Once you have identified the right person to talk to, schedule a meeting to discuss the situation. This could be an in-person meeting or a virtual meeting, depending on the circumstances. Of course, before the meeting, take some time to organize your thoughts and prepare what you want to say. Be honest and transparent about the situation, and avoid placing blame or attacking the other person.
Conflict resolution is not always easy, and seeking help from others is sometimes necessary. By recognizing situations when seeking help is appropriate and taking action to address conflicts in a timely and appropriate manner, roommates can create a positive living environment.
Sharing a living space can provide cost savings, social interaction, shared responsibilities, learning new skills, and increased security. It can be an opportunity for personal and social development, allowing individuals to develop important life skills.
Moreover, it gives students a chance to build friendships and a sense of community, which can be an important aspect of the college experience.
While conflicts and disagreements with a housemate or roommate is inevitable, handling them are incredibly important for maintaining a positive living environment. Unresolved conflicts and disagreements can lead to tension, resentment, and even the breakdown of the living arrangement.

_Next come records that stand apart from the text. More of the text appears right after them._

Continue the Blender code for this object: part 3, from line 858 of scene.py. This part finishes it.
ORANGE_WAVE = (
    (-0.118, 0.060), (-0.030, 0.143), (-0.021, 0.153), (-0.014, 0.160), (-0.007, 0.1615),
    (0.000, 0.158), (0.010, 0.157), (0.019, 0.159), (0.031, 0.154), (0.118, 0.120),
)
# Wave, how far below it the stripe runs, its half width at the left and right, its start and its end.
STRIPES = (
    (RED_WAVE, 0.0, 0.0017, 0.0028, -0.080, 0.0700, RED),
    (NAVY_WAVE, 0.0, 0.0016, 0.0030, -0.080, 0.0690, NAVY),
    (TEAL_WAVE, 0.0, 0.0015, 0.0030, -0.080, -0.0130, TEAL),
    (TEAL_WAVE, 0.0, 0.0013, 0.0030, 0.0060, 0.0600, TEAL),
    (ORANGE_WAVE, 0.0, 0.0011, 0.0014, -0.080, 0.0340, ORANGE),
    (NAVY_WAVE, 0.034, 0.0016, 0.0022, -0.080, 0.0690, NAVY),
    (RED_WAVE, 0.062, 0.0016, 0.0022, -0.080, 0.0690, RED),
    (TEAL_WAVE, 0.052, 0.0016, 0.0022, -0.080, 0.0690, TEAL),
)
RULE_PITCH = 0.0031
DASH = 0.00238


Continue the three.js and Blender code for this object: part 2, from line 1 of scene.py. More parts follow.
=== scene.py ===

In conclusion, resolving conflicts with roommates or housemates in college requires effective communication, empathy, and a willingness to find a compromise that works for everyone involved. Conflict resolution involves identifying the root of the conflict, brainstorming solutions together, finding a compromise, and creating a specific plan that addresses both parties’ needs.
Furthermore, seeking help when needed is recommended when conflicts cannot be resolved on your own when the conflict is affecting your mental health, or when the conflict is affecting your physical safety.
By addressing conflicts as they arise, individuals can develop important life skills that can be applied in various contexts beyond college. Ultimately, while living with a housemate or roommate may not be for everyone, it is a challenging but rewarding experience that can provide several benefits and opportunities for personal and social growth.
If you are a prospective college student looking forward to your residential life experience, these strategies and tips might be helpful in resolving or preventing conflicts with your future housemate or roommate.